Whether you come from Los Angeles and visit San Francisco or come from San Francisco and visit Los Angeles, your brain will automatically and frequently make direct comparisons between the cities. The instinct of the urban Californian demands this, but I don’t endorse it. You can only hope to minimize the invidiousness of these comparisons. Half the time, in any case, I feel as if San Francisco represents the incomparable apple to Los Angeles’ incomparable orange; the other half, I find the cities so basically similar that any contrast seems born of minor-difference narcissism. But I admit that San Francisco retains, at least for the moment, absolute superiority as regards the allure of the ladies riding its public transit. One day, Los Angeles will attain parity in this most vital metropolitan indicator. Maybe not today, and maybe not tomorrow, but one day — and tears of joy shall fill my eyes.

“Everybody in New York is a little bit Jewish.
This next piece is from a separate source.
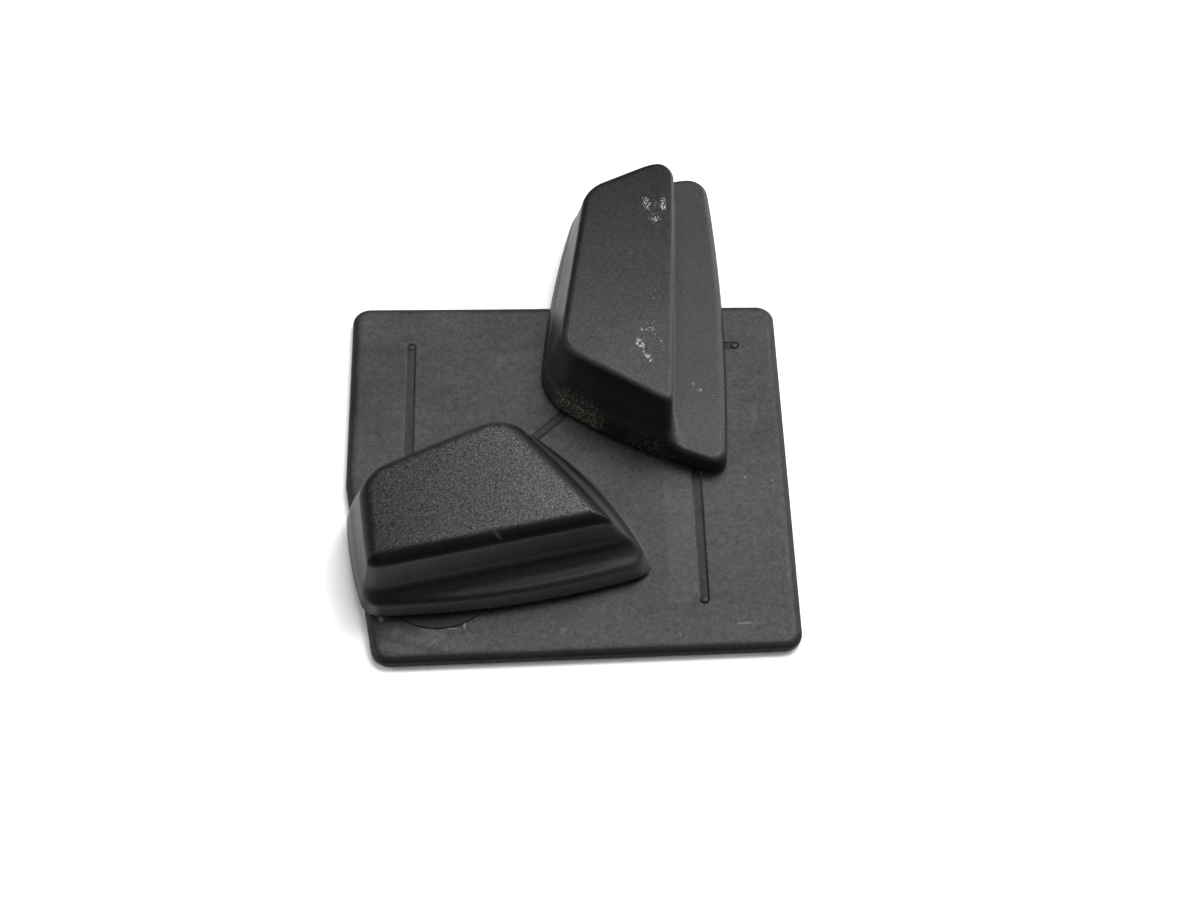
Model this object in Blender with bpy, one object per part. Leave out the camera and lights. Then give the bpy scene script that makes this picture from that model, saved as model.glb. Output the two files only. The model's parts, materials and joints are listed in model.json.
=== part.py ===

Everybody in San Francisco is a little bit gay. everybody in Los Angeles is a little bit Mexican.” – a friend theorizing, correctly, about American cities.

Of all the overtly San Franciscan musicians in my collection, I listen to Bart Davenport the most. Three years ago, he put out an album called Palaces that took me by surprise — have a listen to its first two cuts, the title track and “Jon Jon”, and get an idea of his range — and I’ve kept an ear on his career ever since. Walking west on the Embarcadero, I decided to enjoy a geographically relevant earbud soundtrack and fired up Davenport’s new song “Cheap Words”. In its Los Angeles-set video, he drives past the chrome head of Vladimir Lenin on La Brea and 4th, which thrills me. I thought I might invite him to record an interview while in town, but looking up his contact information, I found that he had actually relocated to Los Angeles. Perhaps this explains, or is explained by, his sonically apparent decision to participate in the early-eighties revival now underway. I’ll make him a “home” interview.